Con questo tesoretto personale potrebbe anche tentare la via delle elezioni , o come frontman del Movimento Cinque stelle (se i vari Di Maio fossero così intelligenti da accettarlo e aspettare un giro), oppure, in caso di rottura, con una sua lista (e sarebbero guai per tutti, a incominciare dai pentastellati).  

Anche l’operato dell’esecutivo nella gestione della pandemia è apprezzato dagli italiani : secondo un sondaggio YouGov su dieci paesi europei, solo gli svizzeri danno un giudizio migliore rispetto a quello assegnato all’azione del nostro governo.

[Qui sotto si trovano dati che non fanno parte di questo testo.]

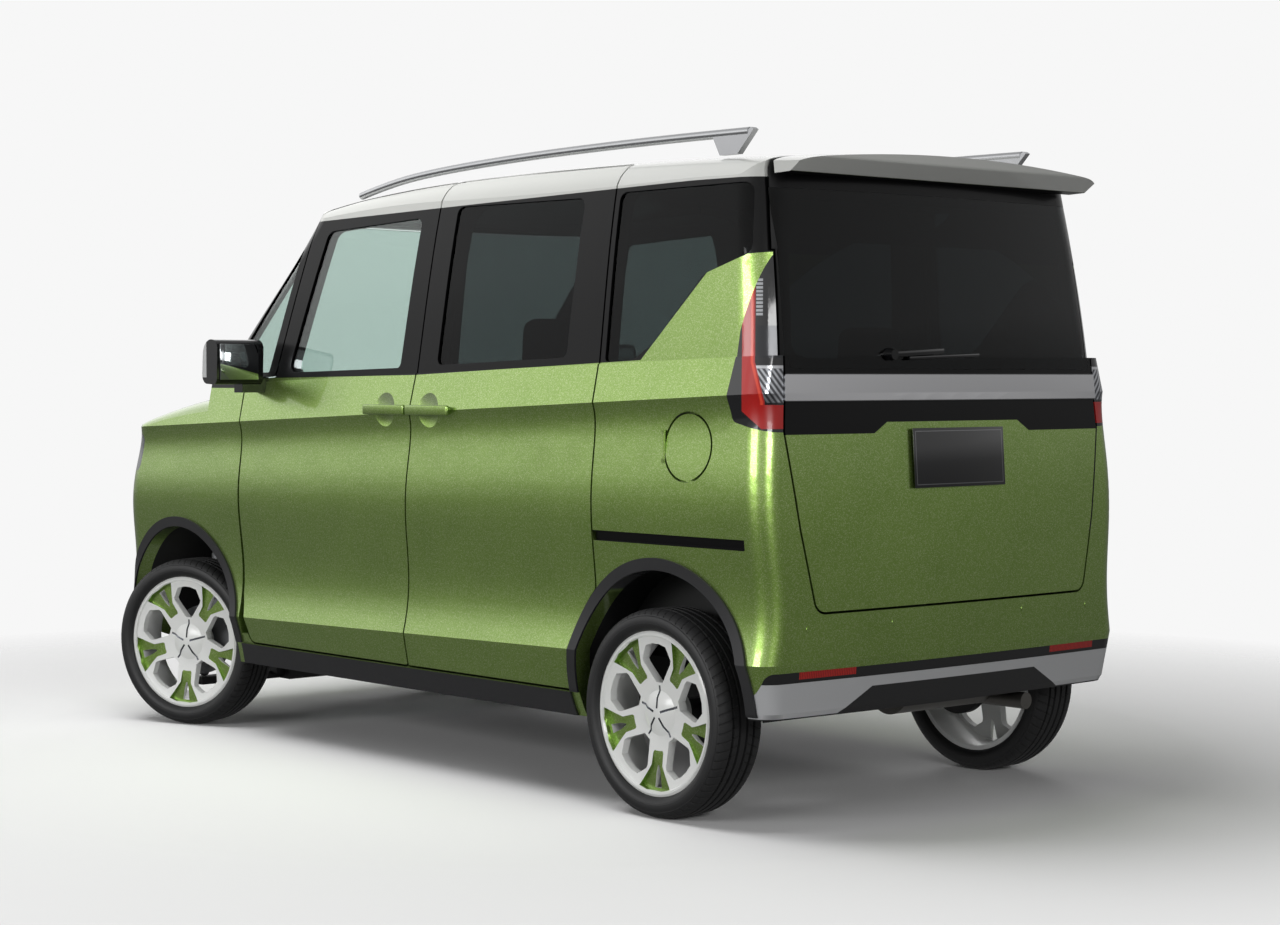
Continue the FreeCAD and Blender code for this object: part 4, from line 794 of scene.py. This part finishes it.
def tyreMaterial(name, place):
    # filled rubber, moulded: near black, dull, a little brown, with a satin band on the sidewall
    material, tree, shader, coords, output = newMaterial(name)
    turn = place.to_euler()
    local = addNode(tree, "ShaderNodeMapping", {"Vector": coords, "Location": place.to_translation(),
                                                "Rotation": turn}, vector_type="TEXTURE").outputs[0]
    x, y, z = split(tree, local)
    flat = addNode(tree, "ShaderNodeCombineXYZ", {1: y, 2: z}).outputs[0]
    radius = addNode(tree, "ShaderNodeVectorMath", {0: flat}, operation="LENGTH").outputs["Value"]
    across = calc(tree, "ABSOLUTE", x)
    angle = calc(tree, "ARCTAN2", z, y)
    phase = times(tree, angle, tyre["cuts"] / (2 * math.pi))
    slant = plus(tree, phase, times(tree, across, tyre["cutSlant"]))
    cut = minus(tree, 1.0, step(tree, calc(tree, "PINGPONG", slant, 0.5), 0.09, 0.03))
    onTread = step(tree, radius, tyre["treadFrom"], 0.0015)
    notMiddle = step(tree, across, tyre["ribHalf"], 0.001)
    cut = times(tree, cut, times(tree, onTread, notMiddle))
    height = times(tree, cut, -1.0)
    for line in tyre["raisedLines"]:
        raised = times(tree, band(tree, radius, *line), step(tree, across, tyre["wallFrom"]))
        height = plus(tree, height, times(tree, raised, 0.3))
    scuff = calc(tree, "PINGPONG", times(tree, angle, tyre["scuffLines"]), 0.5)
    scuff = times(tree, band(tree, radius, *tyre["scuffBand"]), scuff)
    height = plus(tree, height, times(tree, scuff, 0.12))
    height = plus(tree, height, times(tree, noise(tree, coords, 1.5), 0.03))
    # painted shade: the cuts are drawn darker than the rubber around them
    shade = blendColours(tree, cut, linear("#171718"), linear("#060606"))
    setShader(shader, Base_Color=shade, Roughness=spread(tree, onTread, 0, 1, 0.52, 0.7),
              Normal=bump(tree, height, tyre["cutDepth"]))
    return material


for end, side in wheels:
    place = wheelPlace(end, side)
    shape = bmesh.new()
    spunProfile(shape, tyreOutline(), tyre["steps"])
    bmesh.ops.transform(shape, matrix=place, verts=shape.verts)
    rubber = tyreMaterial(f"{end}{side.title()}TyreRubber", place)
    piece = newPiece(f"{end}{side.title()}Tyre", shape, [rubber], f"{end}_wheel_{side[0]}", 38)
    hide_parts(f"{end}_tyre_{side}")
print("tyres made")

# wheels: cast alloy, lacquered white, with five windows, five forks sunk and sprayed green, and a star on
# the hub. The rim's outline is (distance along the axle, radius), the others (across, outwards), in mm
wheel = {
    "outline": ((57.5, 0.0), (53.5, 42), (43.5, 62), (47.5, 96), (55.5, 150), (62.0, 202), (64.0, 210),
                (70.0, 213.5), (70.4, 219), (66.5, 225.8), (-66.5, 225.8), (-66.5, 212), (-40, 204),
                (40, 204), (36, 180), (28, 130), (20, 90), (14, 64), (-17.5, 62), (-17.5, 31),
                (16.5, 31), (16.5, 0.0)),
    "window": ((-13, 84), (13, 84), (54, 138), (57, 148), (40, 184), (14, 191), (-14, 191), (-40, 184),
               (-57, 148), (-54, 138)),
    "fork": ((-13, 98), (13, 98), (20, 107), (22, 142), (36, 164), (62, 201), (30, 209), (-30, 209),
             (-62, 201), (-36, 164), (-22, 142), (-20, 107)),
    "slot": ((-2, 142), (2, 142), (8, 162), (13, 203), (-13, 203), (-8, 162)),
    "groove": ((-3.2, 14), (3.2, 14), (3.2, 76), (-3.2, 76)),
    "forkFloor": 48.5,
    "grooveFloor": 41.0,
    "reach": (-60, 90),      # cutters pass through the whole rim
    "arms": 5,
    "steps": 90,
    "edge": 0.0016,          # metres, the rounding of its edges
    "sharpAngle": 32,
}
# lacquer over cast alloy: an even warm white with a soft shine
wheelWhite = mouldedPlastic("whiteWheelLacquer", "#e6e7e5", 0.3, 6.0, 0.003, coat=0.5, cloudy=0.01)
wheelGreen = sprayedPaint("greenWheelInsert", lined=False)
# turned alloy: grooves that catch the light in the white hub
wheelSilver = mouldedPlastic("polishedHubStar", "#a8aab0", 0.25, 2.0, 0.003, metallic=0.9, cloudy=0.02)
wheelFinishes = (wheelWhite, wheelGreen, wheelSilver)


def cutWith(target, cutter, name):
    modifier = target.modifiers.new(name, "BOOLEAN")
    modifier.operation = "DIFFERENCE"
    modifier.solver = "EXACT"
    modifier.object = cutter
    graph = bpy.context.evaluated_depsgraph_get()
    mesh = bpy.data.meshes.new_from_object(target.evaluated_get(graph))
    target.modifiers.clear()
    target.data = mesh
    bpy.data.objects.remove(cutter)


def castWheel():
    shape = bmesh.new()
    spunProfile(shape, wheel["outline"], wheel["steps"])
    body = meshOf(shape, "wheelBlank", wheelFinishes)
    through, sunk, star = bmesh.new(), bmesh.new(), bmesh.new()
    near, far = wheel["reach"]
    for arm in range(wheel["arms"]):
        turn = arm * 2 * math.pi / wheel["arms"]
        halfTurn = turn + math.pi / wheel["arms"]
        pushedOutline(through, wheel["window"], near, far, turn)
        pushedOutline(through, wheel["slot"], near, far, halfTurn)
        pushedOutline(sunk, wheel["fork"], wheel["forkFloor"], far, halfTurn, 1)
        pushedOutline(star, wheel["groove"], wheel["grooveFloor"], far, turn, 2)
    for shape, name in ((through, "windowCutter"), (sunk, "forkCutter"), (star, "starCutter")):
        cutWith(body, meshOf(shape, name, wheelFinishes), name)
    return body


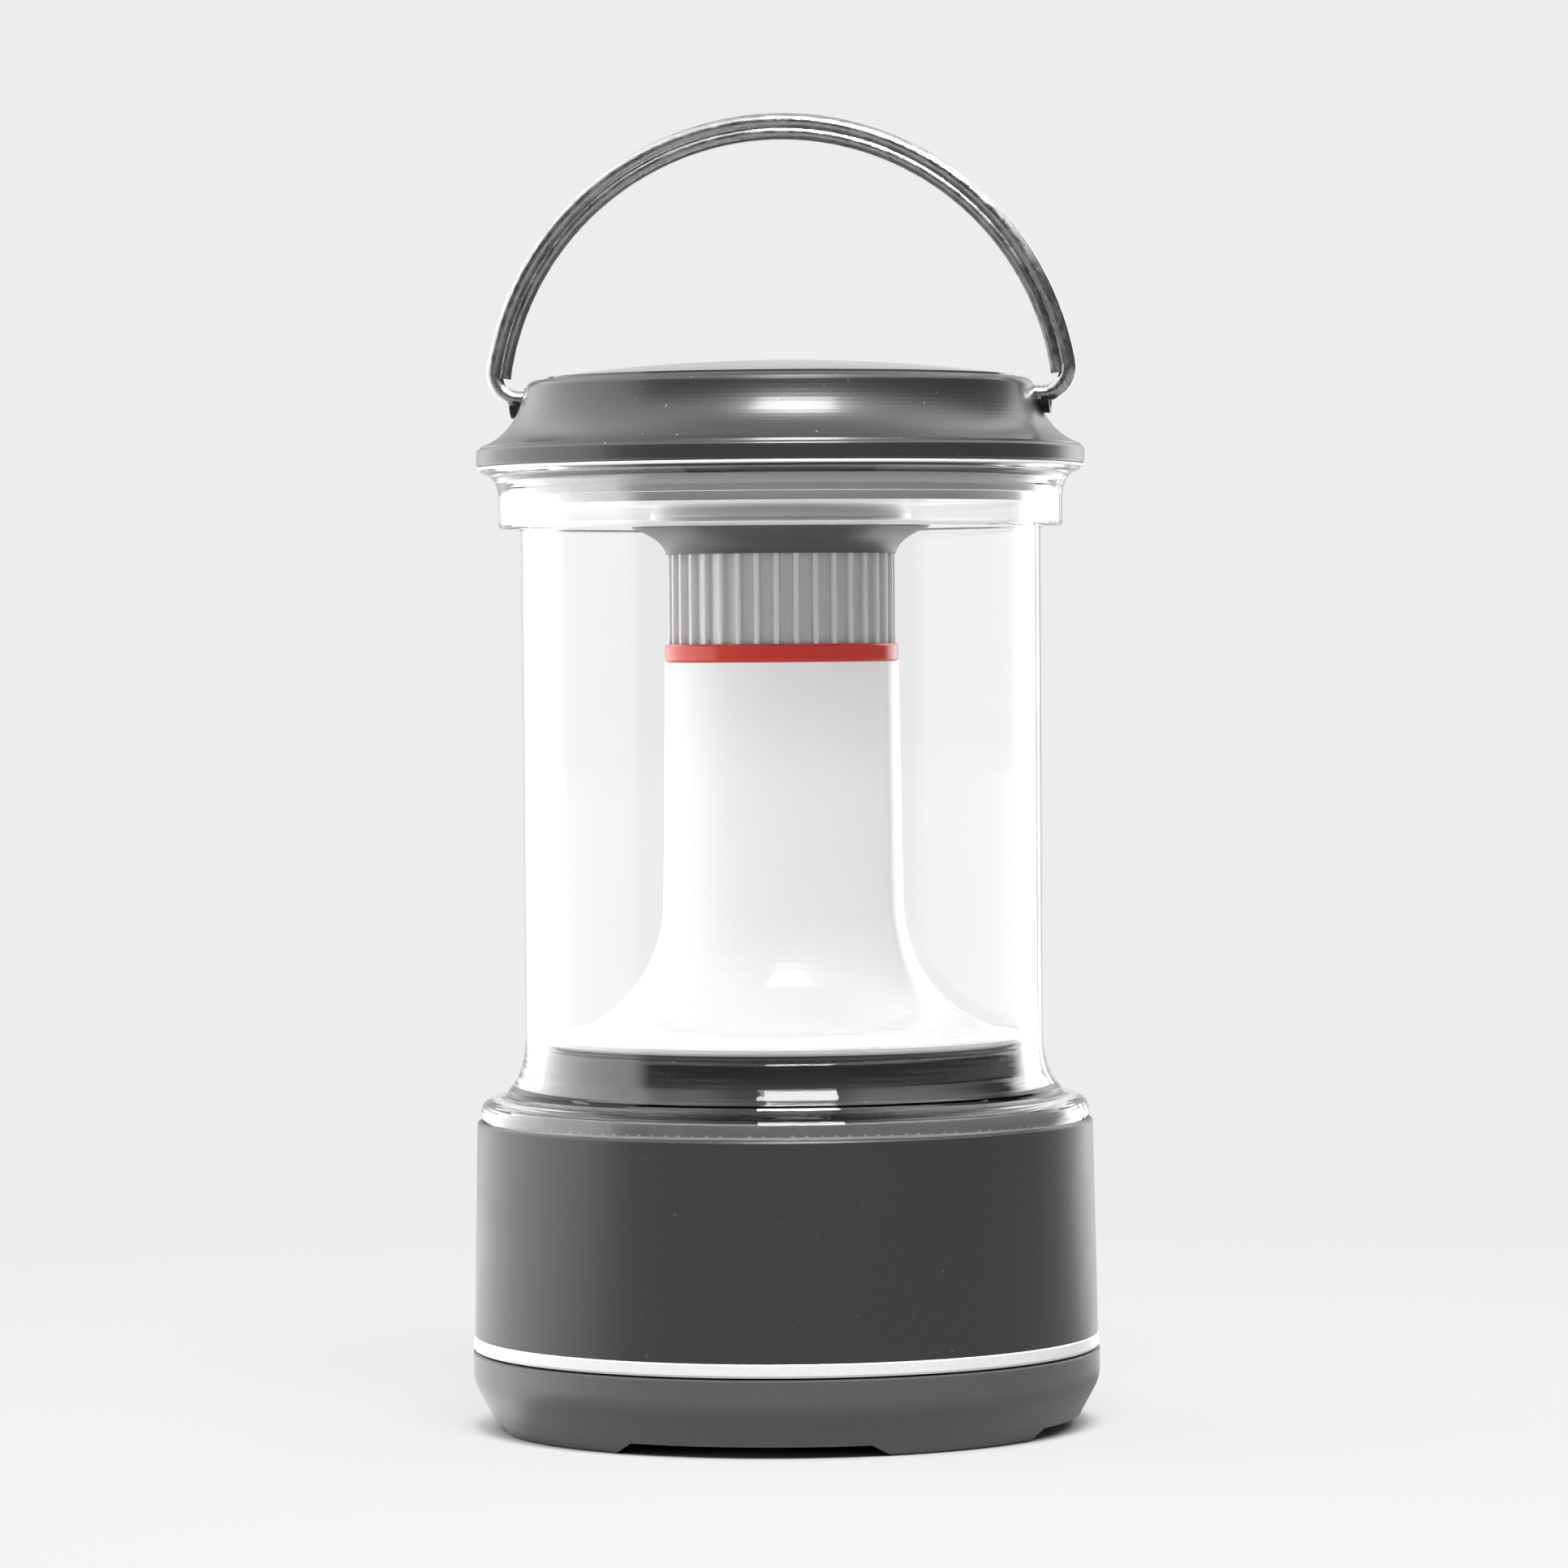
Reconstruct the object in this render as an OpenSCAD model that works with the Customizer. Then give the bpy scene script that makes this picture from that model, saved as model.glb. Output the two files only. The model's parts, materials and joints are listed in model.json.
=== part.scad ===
/* [Base] */
// Diameter of the foot and the widest part of the base
base_d = 120; // [119:0.5:121]
// Height of the rubber foot
foot_h = 15.1; // [14:0.1:16]
// Height of the four pads the lantern stands on
pad_h = 2.2; // [1.8:0.1:2.6]
// Width of each notch between two pads, at the floor
notch_w = 51.6; // [44:0.2:54]
// Height of the pale trim ring above the foot
trim_h = 2.8; // [2.4:0.1:4]
// Height of the top edge of the base shell
shell_top = 58.8; // [58.4:0.1:59.2]
// Height of the shoulder that carries the light
deck_z = 72.7; // [72.4:0.1:73]
// Wall thickness of the moulded housings
wall = 2.2; // [1.8:0.1:2.4]

/* [Globe] */
// Outer diameter of the clear globe
globe_d = 99.6; // [99:0.1:100]
// Wall thickness of the globe
globe_wall = 2.2; // [1.8:0.1:2.4]
// Height of the globe's top edge
globe_top = 178; // [177.6:0.1:178]
// Outer diameter of the clear collar round the top of the globe
collar_d = 108; // [107:0.5:109]

/* [Light] */
// Diameter of the diffuser where it meets the accent ring
diffuser_d = 44.8; // [44.4:0.1:45]
// Height of the diffuser's top edge
diffuser_top = 146.2; // [145.8:0.1:146.4]
// Height of the coloured accent ring
accent_h = 3.4; // [3.2:0.1:3.6]
// Height of the heat sink
sink_h = 17.2; // [16:0.1:17.3]
// Number of ribs round the heat sink
sink_ribs = 36; // [24:4:48]
// Number of light-emitting chips on the lamp board
led_count = 10; // [6:1:12]

/* [Cap] */
// Diameter of the cap's rim
rim_d = 116.2; // [115.6:0.1:116.8]
// Height of the underside of the rim
rim_z = 183.7; // [183.6:0.1:184]
// Height of the cap's flat top edge
cap_top = 200; // [199.8:0.1:200.4]
// Diameter of the domed plate set into the cap
plate_d = 89.8; // [88:0.2:90]
// Height of the dome's centre above its edge
dome_h = 3.1; // [1:0.1:4]

/* [Bail] */
// Height of the bail's pivot axis
pivot_z = 196.8; // [196.6:0.1:197]
// Diameter of the bail wire
wire_d = 3.2; // [3:0.1:3.4]
// Radius of the bail's arch along the middle of the wire
arch_r = 56; // [55.6:0.1:56.2]
// Height of the centre of the arch
arch_z = 193.3; // [193.1:0.1:193.8]

/* [Switch and battery] */
// Diameter of the push button
button_d = 16; // [14:0.5:16]
// Height of the button's centre
button_z = 38; // [36:1:40]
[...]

Rispetto a questo capitale di consenso, cosa può contrapporre Renzi che ha la peggiore considerazione presso l’opinione pubblica con appena un 13 per cento di valutazioni positive, inferiore persino all’ottimo Vito Crimi, il capo reggente dei Cinque stelle?  Ben poco, se non appoggiato dagli altri partiti della maggioranza.

Perciò, una volta esaurita la sua funzione di messaggero, tocca a Pd e Cinque stelle verificare se Conte ha compreso che non può agire in splendida solitudine, facendo calare improvvisamente sul tavolo, in preda ad un raptus di hybris tecnocratica, il piano del Recovery Fund.

Per quanto siano necessarie strutture ad hoc per realizzare i progetti, che non possono essere gestiti dall’amministrazione ordinaria né lasciti in ostaggio di ricorsi e controricorsi, queste devono discendere da una azione comune e condivisa. E’ su questo che si gioca la continuità della legislatura.